Brilliant and bombastic, his political theatrics have not proved as effective as Tea Party fellow Paul, but he can debate to silent defeat the most ardent of liberals. However, he lacks Walker’s savvy to unity distinct interests within the Republican Party. Presidential candidates must transition from firing up the base to winning over quizzical independents and intrigue disaffected Democrats. Walker worked with colleagues, increased their numbers and influence in Madison. Cruz as political celebrity is magnetic, but does not draw otherwise differing political forces. He remains one of the most hated members of the US Senate.

At this point, I want a leader, not a compromiser. If he doesn’t wheel and deal with other US Senators, all the better. Is Cruz incapable of uniting distinct GOP factions? Cruz’ debate performances changed my perception. Democrats watching the CNBC firing squad agreed with Cruz, that the questions were biased, arbitrary, and unfair, and they tweeted their support on The View! I do not agree with the jittery naysayers, who claim that Cruz is too conservative, and cannot win a general election. They said the same thing about Ronald Reagan, and Cruz is better than Barry Goldwater. Besides, the 1964 champion of liberty was running against a Vice President who replaced a popular (conservative) president savagely assassinated. No one in the country was going to switch gears after such tragedy.
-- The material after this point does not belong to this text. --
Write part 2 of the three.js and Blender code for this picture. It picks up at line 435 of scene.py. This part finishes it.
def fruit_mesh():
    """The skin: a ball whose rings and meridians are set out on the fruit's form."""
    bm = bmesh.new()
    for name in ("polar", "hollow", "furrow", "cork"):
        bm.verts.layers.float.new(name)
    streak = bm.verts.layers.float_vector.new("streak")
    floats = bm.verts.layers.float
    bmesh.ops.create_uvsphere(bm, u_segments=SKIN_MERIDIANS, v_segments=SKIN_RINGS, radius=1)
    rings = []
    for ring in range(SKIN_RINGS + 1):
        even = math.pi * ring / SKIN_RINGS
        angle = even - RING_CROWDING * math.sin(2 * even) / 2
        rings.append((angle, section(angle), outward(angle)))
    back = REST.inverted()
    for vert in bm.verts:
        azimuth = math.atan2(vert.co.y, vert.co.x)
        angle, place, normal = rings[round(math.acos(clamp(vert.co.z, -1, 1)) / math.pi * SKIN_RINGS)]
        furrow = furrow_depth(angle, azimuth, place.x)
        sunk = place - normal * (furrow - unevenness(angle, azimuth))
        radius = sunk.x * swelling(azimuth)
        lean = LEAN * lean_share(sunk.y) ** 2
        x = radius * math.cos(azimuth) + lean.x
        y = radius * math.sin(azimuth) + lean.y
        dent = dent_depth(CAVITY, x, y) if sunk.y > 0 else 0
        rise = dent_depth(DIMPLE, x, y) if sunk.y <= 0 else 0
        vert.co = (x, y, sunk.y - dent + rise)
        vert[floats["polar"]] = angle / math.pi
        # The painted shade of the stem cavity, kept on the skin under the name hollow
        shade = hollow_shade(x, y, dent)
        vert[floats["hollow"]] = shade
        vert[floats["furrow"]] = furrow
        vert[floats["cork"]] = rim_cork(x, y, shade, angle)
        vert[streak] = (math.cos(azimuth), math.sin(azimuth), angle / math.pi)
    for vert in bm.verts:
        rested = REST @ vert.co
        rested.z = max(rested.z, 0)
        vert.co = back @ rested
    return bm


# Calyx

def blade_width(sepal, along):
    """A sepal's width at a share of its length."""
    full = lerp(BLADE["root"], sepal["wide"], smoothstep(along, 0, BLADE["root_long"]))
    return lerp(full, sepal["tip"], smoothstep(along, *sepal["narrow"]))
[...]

Cruz is more experienced than most primary partisans realize, too. A former clerk for Chief Justice William Rehnquist, a George W; Bush consultant, and a successful Texas Solicitor General, Cruz won his Senate seat as the outsider against an Establishment pick in a year when Obama’s ground game snuffed out otherwise worthy Republicans across the country. He even stomped on a Democratic challenger with similar legal credentials, all while picking up 40% of the Hispanic vote. A team player with broader vision than one race, he discussed the growing need for Republican outreach to Hispanic communities before his election win.
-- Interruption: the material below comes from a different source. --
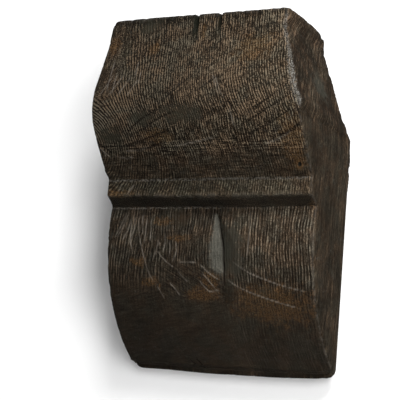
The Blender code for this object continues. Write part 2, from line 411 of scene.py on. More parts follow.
# %% Mark the arrises and the worn corners
def arris_lines():
    """The front's four arrises and the back's, as a mesh of edges, for wear to be measured from."""
    lines = [
        [(low.x, y, z) for y, z in profile],
        [(right_edge(y, z), y, z) for y, z in profile],
        [(x, -row_depths[0], high.z) for x in across_run(-row_depths[0], high.z, 4.0)],
        [(x, -row_depths[-1], low.z) for x in across_run(-row_depths[-1], low.z, 4.0)],
        [(right_edge(y, high.z), y, high.z) for y in [-row_depths[0], *top_run, 0.0]],
        [(low.x, y, high.z) for y in (-row_depths[0], 0.0)],
        [(right_edge(0.0, height), 0.0, height) for height in back_run],
        [(low.x, 0.0, height) for height in (high.z, low.z)],
        [(x, -58.0, -4.0) for x in (low.x, high.x)],
    ]
    places, edges = [], []
    for line in lines:
        edges += [(len(places) + i, len(places) + i + 1) for i in range(len(line) - 1)]
        places += [Vector(point) * MM for point in line]
    mesh = bpy.data.meshes.new("arris_lines")
    mesh.from_pydata(places, edges, [])
    return bpy.data.objects.new("arris_lines", mesh)


WORN_CORNERS = ((75, 0, -115), (54, 0, 117))
corner_mesh = bpy.data.meshes.new("worn_corner_points")
corner_mesh.from_pydata([Vector(corner) * MM for corner in WORN_CORNERS], [], [])
stroke_objects["Arrises"] = arris_lines()
stroke_objects["Worn corners"] = bpy.data.objects.new("worn_corner_points", corner_mesh)
stroke_objects["Solid"] = solid
print("arris lines have", len(stroke_objects["Arrises"].data.edges), "edges")

# %% [markdown]
# ## Small helpers for node trees
#
# Geometry nodes and shader nodes share their maths, mix and noise nodes. A few helpers that add a node
# and wire it in one line keep the trees readable, and let one function serve both kinds of tree. Each
# takes the tree first. Where one tree is built for pages, the helpers are tied to it and get short names.


# %% Helpers that add and wire nodes
def feed(tree, socket, value):
    """Links a socket to another, or sets it to a value."""
    if isinstance(value, bpy.types.NodeSocket):
        tree.links.new(value, socket)
    elif value is not None:
        socket.default_value = value


def add(tree, kind, *values, named=None, **settings):
    """Adds a node, applies its settings, feeds its shown sockets in order and others by name."""
    made = tree.nodes.new(kind)
    for name, setting in settings.items():
        setattr(made, name, setting)
    shown = [socket for socket in made.inputs if socket.enabled]
    for socket, value in zip(shown, values):
        feed(tree, socket, value)
    for name, value in (named or {}).items():
        feed(tree, made.inputs[name], value)
    return made


def result(made):
    """The first output that a node shows."""
    return next(socket for socket in made.outputs if socket.enabled)


def calc(tree, operation, *values):
    """The result of a maths node."""
    return result(add(tree, "ShaderNodeMath", *values, operation=operation))


def total(tree, *values):
    """The sum of several values."""
    running = values[0]
    for value in values[1:]:
        running = calc(tree, "ADD", running, value)
    return running


def product(tree, *values):
    """The product of several values."""
    running = values[0]
    for value in values[1:]:
        running = calc(tree, "MULTIPLY", running, value)
    return running


def fade(tree, value, start, end, low_value=0.0, high_value=1.0):
    """A smooth step of value from start to end, clamped outside."""
    return result(add(tree, "ShaderNodeMapRange", value, start, end, low_value, high_value,
                      interpolation_type="SMOOTHSTEP"))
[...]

Four years later, US Senator Cruz has shocked the Washington Establishment , as well as the New York money markets and Los Angeles media machines. He talked for twenty-two hours against the funding of Obamacare. I watched it, I loved it, and I wish that it never ended. He has bested the Wall Street-DC phalanx begging for easy bailouts, crony influence, and corporate welfare. Big Government hits a brick wall with Cruz, a supporter of individual liberty, limited government, and constitutional rule. No other candidate has his profile published on free copies of the United States Constitution, a testimony to Cruz’ commitment to the rule of law in our political culture.

Further to his credit as a leader, Cruz announced his Presidential bid first, and has stayed strong ever since. With the endorsements of Congressman Steve King of Iowa and my favorite rep Dana Rohrabacher of California, the rising conservative maverick is winning the ground game and top tier support. He can out-debate his colleagues, but has stopped hecklers in their tracks. He shut down a Hollywood mouthpiece Ellen Page at an Iowa state fair. His masterful debate (hardly an interview) with Jorge Ramos inspired so many.
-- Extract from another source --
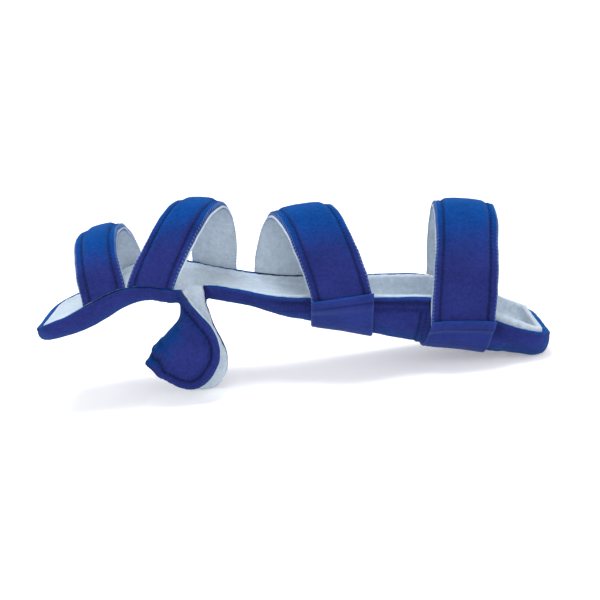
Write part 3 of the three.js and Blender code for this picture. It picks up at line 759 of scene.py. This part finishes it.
# A closed sheet from its inner and outer grids
def sheet_mesh(name, inner, outer, across, along):
    rows, columns = inner.shape[:2]
    size = rows * columns
    points = np.concatenate([inner.reshape(-1, 3), outer.reshape(-1, 3)])
    i, j = np.meshgrid(np.arange(rows - 1), np.arange(columns - 1), indexing="ij")
    a = (i * columns + j).ravel()
    quads = [np.stack([a, a + 1, a + columns + 1, a + columns], -1),
             np.stack([a, a + columns, a + columns + 1, a + 1], -1) + size]
    ring = np.concatenate([np.arange(columns), columns * np.arange(1, rows) + columns - 1,
                           (rows - 1) * columns + np.arange(columns - 2, -1, -1),
                           columns * np.arange(rows - 2, 0, -1)])
    after = np.roll(ring, -1)
    quads.append(np.stack([ring, ring + size, after + size, after], -1))
    faces = np.concatenate(quads)
    corners = [points[faces[:, k]] for k in range(3)]
    if np.einsum("ij,ij->i", corners[0], np.cross(corners[1], corners[2])).sum() < 0:
        faces = faces[:, ::-1]
    obj = make(name, points, faces)
    shade_smooth(obj)
    flat = np.concatenate([np.stack([across, along], -1).reshape(-1, 2)] * 2)
    corner_vertices = np.empty(len(obj.data.loops), np.int32)
    obj.data.loops.foreach_get("vertex_index", corner_vertices)
    obj.data.uv_layers.new(name="cloth").data.foreach_set("uv", flat[corner_vertices].ravel())
    return obj


# Both sides of a sheet get the values of its grid
def put_sheet_float(obj, name, grid):
    put_float(obj.data, name, np.concatenate([grid.ravel()] * 2))


# Threads: one tube along each short row of points, narrower at its ends
def threads(name, runs, radius, sides=5, end_share=0.55):
    n, k = runs.shape[:2]
    t = unit(np.gradient(runs, axis=1))
    spare = np.where(np.abs(t[..., 2:3]) < 0.9, np.array([0, 0, 1.0]), np.array([1.0, 0, 0]))
    a = unit(np.cross(t, spare))
    b = np.cross(t, a)
    turn = np.arange(sides) / sides * 2 * math.pi
    taper = np.full(k, 1.0)
    taper[[0, -1]] = end_share
    c, s = (v[None, None, :, None] for v in (np.cos(turn), np.sin(turn)))
    ring = runs[:, :, None] + radius * taper[None, :, None, None] * (a[:, :, None] * c + b[:, :, None] * s)
    base = []
    for j in range(k - 1):
        for m in range(sides):
            after = (m + 1) % sides
            base.append([j * sides + m, j * sides + after, (j + 1) * sides + after, (j + 1) * sides + m])
    faces = (np.array(base)[None] + (np.arange(n) * k * sides)[:, None, None]).reshape(-1, 4).tolist()
    caps = [[(i * k + e) * sides + m for m in order] for i in range(n)
            for e, order in ((0, range(sides - 1, -1, -1)), (k - 1, range(sides)))]
    obj = make(name, ring.reshape(-1, 3), faces + caps)
    shade_smooth(obj)
    return obj


# How a strap is sewn: an edge band beside a gathered groove, an overlocked edge and a row of
# stitches in the groove
EDGE_BAND, EDGE_CROWDING, STRAP_GATHER = 4.6, 1.12, 2.6
FAR_SIDE_GATHER, TERRY_PROUD, FREE_ENDS = 0.3, 0.55, (4, 12)
STRAP_EDGING_RADIUS, STRAP_STITCH_RADIUS = 0.18, 0.24
STRAP_STITCHES = dict(pitch=3.1, steps=[0, 0.6, 1.2, 1.8, 2.3], lift=[-0.15, 0.12, 0.16, 0.12, -0.15])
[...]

In California, moderates and conservatives, former state party chairmen and local county leaders are lining up with Cruz. He has a well-spring of support much wider than the press would care for anyone to believe. His numbers are rising in Iowa, South Carolina, and he is one of the top four in Public Policy Polling. Cruz is developing campaign organizations in otherwise unthinkable locales like Massachusetts, a smooth operator planning for the long haul, taking in support along the way, spending his money wisely for the win. US News and World Report claimed that a Cruz candidacy would be a boon for the Democrats (not likely), and National Review’s Henry Olsen thinks Cruz won’t win, conservatives leery of Donald Trump’s bombast and Carson’s shaky foreign policy credentials are eying the junior US Senator from Texas, and like what they see.


For today, I choose Ted Cruz for President.